Conclusion: preliminary objection dismissed (unanimously).
(b) Merits - The Court noted that an allegation of discrimination was at the heart of the applicant’s complaint before the domestic courts. Therefore, a comparison between his situation and that of the other servicemen who had allegedly been allowed to continue serving after reaching their retirement age but before the expiry of their contracts was indispensable for the applicant to be able to present his grievance. The domestic courts’ failure to assist the applicant in obtaining evidence in this regard and to give it consideration, or at least to provide reasons why this was not necessary, had denied the applicant an essential means to argue his case. In disputes concerning civil rights, such as the present one, such a limited assessment could not be considered an effective judicial review under Article 6 § 1. Therefore, the proceedings before the domestic courts, taken as a whole, did not satisfy the requirements of a fair and public hearing within the meaning of Article 6 § 1.

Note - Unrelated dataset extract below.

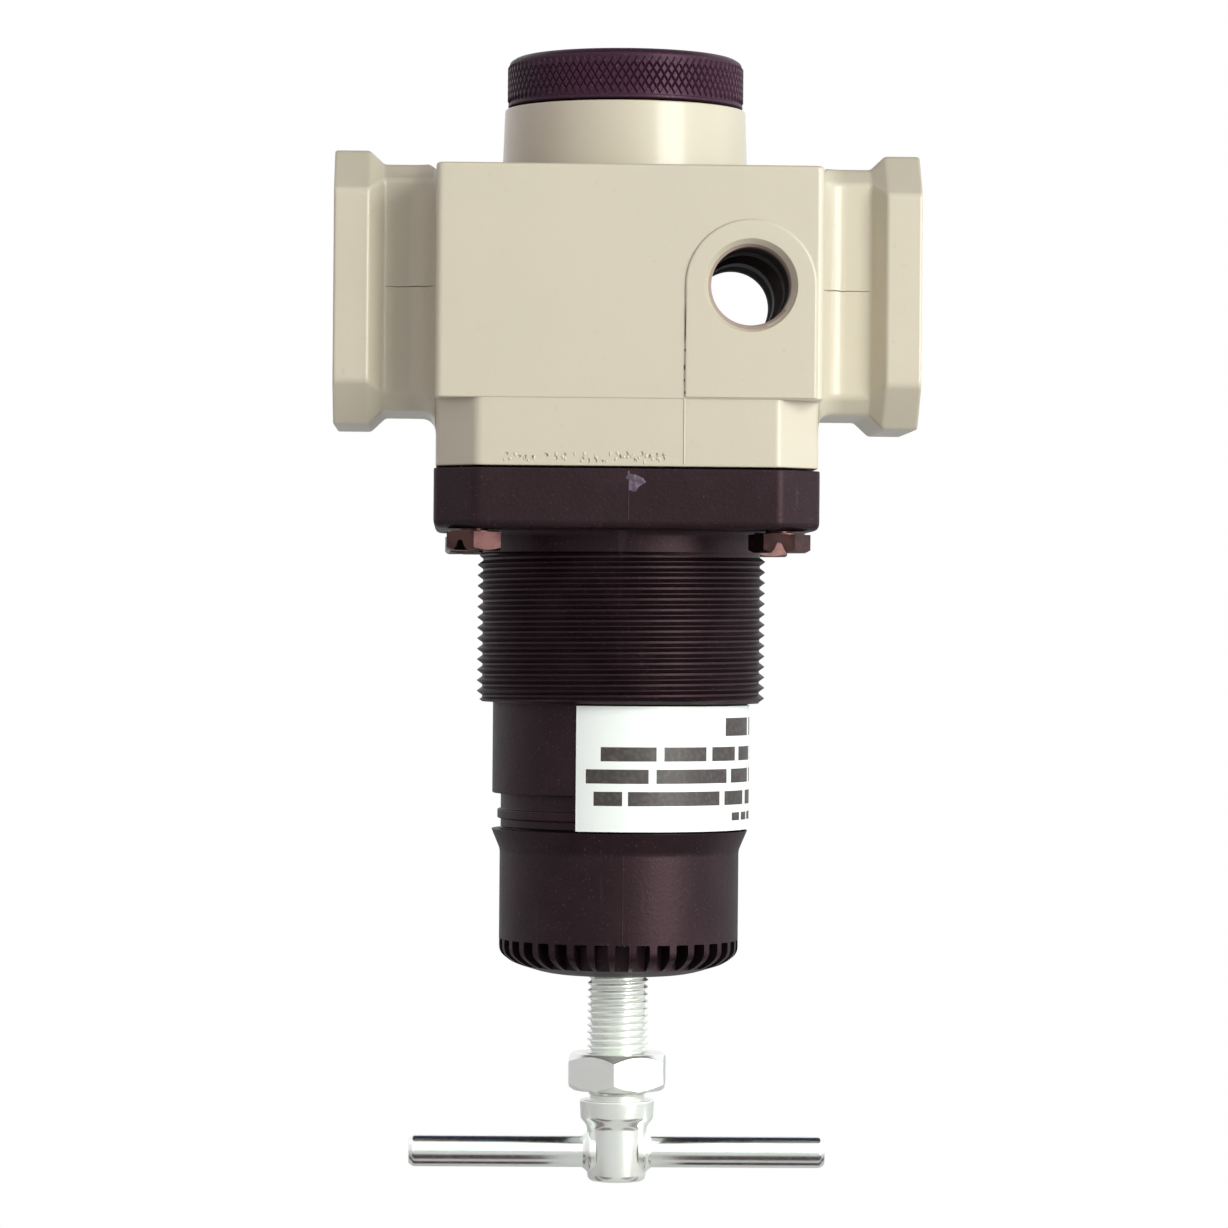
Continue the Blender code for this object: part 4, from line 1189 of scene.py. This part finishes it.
def make_camera():
    azimuth = math.radians(CAMERA_AZIMUTH_DEG)
    roll = math.radians(CAMERA_ROLL_DEG)
    forward = Vector((-math.sin(azimuth), math.cos(azimuth), 0))
    right = Vector((math.cos(azimuth), math.sin(azimuth), 0))
    up = Vector((0, 0, 1))
    place = -forward * CAMERA_DISTANCE + up * CAMERA_HEIGHT
    tilted_right = right * math.cos(roll) + up * math.sin(roll)
    tilted_up = up * math.cos(roll) - right * math.sin(roll)
    camera = bpy.data.objects.new("camera", bpy.data.cameras.new("camera"))
    camera.data.lens = CAMERA_LENS
    camera.data.shift_x, camera.data.shift_y = CAMERA_SHIFT
    camera.data.clip_start = 0.01
    camera.matrix_world = Matrix((tilted_right, tilted_up, -forward)).transposed().to_4x4()
    camera.location = place
    bpy.context.scene.collection.objects.link(camera)
    bpy.context.scene.camera = camera


def make_key_light():
    """One tall softbox at the front right."""
    light = bpy.data.objects.new("key", bpy.data.lights.new("key", "AREA"))
    light.data.shape = "RECTANGLE"
    light.data.size, light.data.size_y = KEY_SIZE
    light.data.energy = KEY_POWER
    light.data.color = KEY_COLOUR
    light.location = KEY_PLACE
    light.rotation_euler = (Vector(KEY_TARGET) - Vector(KEY_PLACE)).to_track_quat("-Z", "Y").to_euler()
    bpy.context.scene.collection.objects.link(light)


def choose_for_camera(tree, rays, otherwise, seen, output):
    """Shows one shader to the camera and the other to every other ray."""
    inputs = {"Fac": rays["Is Camera Ray"], 1: otherwise.outputs[0], 2: seen.outputs[0]}
    choose = add_node(tree, "MixShader", inputs)
    tree.links.new(choose.outputs[0], tree.nodes[output].inputs["Surface"])


def plain_material(name, colour):
    material = bpy.data.materials.new(name)
    material.use_nodes = True
    shader = material.node_tree.nodes["Principled BSDF"]
    shader.inputs["Base Color"].default_value = (*colour, 1)
    shader.inputs["Roughness"].default_value = 0.9
    return material


def make_world():
    """White to the camera. To the object it is a white tent with brighter sides than front, dimmest at the
    front left, with a dark roof vent and a dark slit for the lens."""
    world = bpy.data.worlds.new("studio")
    world.use_nodes = True
    bpy.context.scene.world = world
    tree = world.node_tree
    direction = add_node(tree, "TexCoord").outputs["Generated"]
    rays = add_node(tree, "LightPath").outputs

    def toward(axis, start, end):
        """0 to 1 as the direction's share along an axis goes from start to end."""
        inputs = {0: direction, 1: Vector(axis).normalized()}
        dot = add_node(tree, "VectorMath", inputs, operation="DOT_PRODUCT")
        inputs = {"Value": dot.outputs["Value"], "From Min": start, "From Max": end}
        return add_node(tree, "MapRange", inputs, interpolation_type="SMOOTHSTEP").outputs["Result"]

    def over(below, factor, colour):
        ends = [(*value, 1) if isinstance(value, tuple) else value for value in (below, colour)]
        inputs = {"Factor": factor, 6: ends[0], 7: ends[1]}
        return add_node(tree, "Mix", inputs, data_type="RGBA").outputs[2]

    left = over(TENT_FRONT_LEFT, rays["Is Glossy Ray"], SHINE_FRONT_LEFT)
    right = over(TENT_FRONT_RIGHT, rays["Is Glossy Ray"], SHINE_FRONT_RIGHT)
    room = over(left, toward((1, 0, 0), -0.10, 0.15), right)
    room = over(room, toward((-1, 0, 0), 0.78, 0.90), TENT_LEFT)
    far_right = over(TENT_RIGHT, rays["Is Glossy Ray"], SHINE_RIGHT)
    far_right = over(far_right, toward((0, 0, 1), 0.13, 0.22), TENT_RIGHT)
    room = over(room, toward((1, 0, 0), 0.74, 0.88), far_right)
    room = over(room, toward((0, 1, 0), 0.1, 0.6), TENT_BACK)
    room = over(room, toward((0, 0.33, 0.94), 0.80, 0.86), TENT_ROOF)
    azimuth = math.radians(CAMERA_AZIMUTH_DEG)
    lens = (math.sin(azimuth), -math.cos(azimuth), 0)
    room = over(room, toward(lens, 0.990, 0.9985), TENT_SLIT)
    seen = tree.nodes["Background"]
    seen.inputs["Color"].default_value = (1, 1, 1, 1)
    lit = add_node(tree, "Background", {"Color": room})
    choose_for_camera(tree, rays, lit, seen, "World Output")


def make_floor():
    """A plain pale floor, lit so evenly that it runs into the white background."""
    bm = bmesh.new()
    bmesh.ops.create_circle(bm, cap_ends=True, segments=96, radius=30 / MM)
    floor = solid("floor", bm)
    floor.location = (0, 0, screw_low.z * MM - 0.012)
    material = plain_material("pale_floor", (0.78, 0.78, 0.78))
    tree = material.node_tree
    glow = add_node(tree, "Emission", {"Color": (1, 1, 1, 1)})
    rays = add_node(tree, "LightPath").outputs
    choose_for_camera(tree, rays, tree.nodes["Principled BSDF"], glow, "Material Output")
    floor.data.materials.append(material)


def make_cards():
    """Dark strips on the floor that draw lines in the bright T bar. The camera does not see them."""
    material = plain_material("dark_card", (0.05, 0.02, 0.035))
    for name, near, far in (("front_card", -38, -12), ("under_card", -4.7, 2.3)):
        bm = bmesh.new()
        for side in (-1, 1):
            place = Matrix.Translation((side * 38, (near + far) / 2, 0))
            size = Matrix.Diagonal((56, far - near, 0.4, 1))
            bmesh.ops.create_cube(bm, size=1, matrix=place @ size)
        card = solid(name, bm)
        card.location = (0, 0, screw_low.z * MM - 0.0115)
        card.visible_camera = False
        card.data.materials.append(material)


def make_studio():
    make_camera()
    make_world()
    make_floor()
    make_cards()
    make_key_light()
    scene = bpy.context.scene
    scene.view_settings.view_transform = "Standard"
    scene.view_settings.look = "None"


finish_cad_nodes()
make_body()
make_plug()
make_bonnet()
make_cap()
make_label()
make_bonnet_screws()
make_adjusting_screw()
make_t_bar()
make_lock_nut()
make_spring("range_spring", "main_spring", "screw_feed", 13.5, 3.2, 7, 48, 14)
make_spring("closing_spring", "valve_spring", "valve_stroke", 6, 0.9, 6, 32, 10)
o_ring("plug_seal", "plug_o_ring", 13.25, 0.85)
o_ring("stem_seal", "valve_stem_o_ring", 5.2, 0.8)
make_diaphragm()
make_studio()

Conclusion: violation (unanimously).
Article 10, alone and in conjunction with Article 14: The Court recalled that Article 10 applied also to military personnel. While Contracting States could legitimately impose restrictions on freedom of expression where there was a real threat to military discipline, they could not rely on such rules for the purpose of frustrating the expression of opinions, even if these were directed against the army as an institution. The internal inquiry into the applicant’s actions regarding his publication in the newspaper was terminated on the ground that he had not violated any legal provisions, and no disciplinary sanction had been imposed on him. Therefore, as far as it concerned that inquiry in itself, the applicant could not claim to be a victim of a violation of the Convention. Furthermore, in the applicant’s case, no new requirements for his post, which he did not meet, had been introduced after the impugned publication nor had any of the applicant’s army superiors made public statements to the effect that he should be discharged from service due to his opinions. Moreover, the obligation to terminate contracts when the retirement age was reached was an established practice of the domestic courts, which had also previously been confirmed by the Supreme Administrative Court. As for the applicant’s colleagues who had allegedly been treated differently from him although they were in a similar situation, the Court noted that they were entitled to serve until the expiry of their contracts, despite the fact that they had reached retirement age because, unlike the applicant, they all held military specialist codes. Therefore, the applicant had not been discriminated against.
Conclusion: no violation (unanimously).
Article 41: EUR 6,000 in respect of non-pecuniary damage; claim in respect of pecuniary damage dismissed.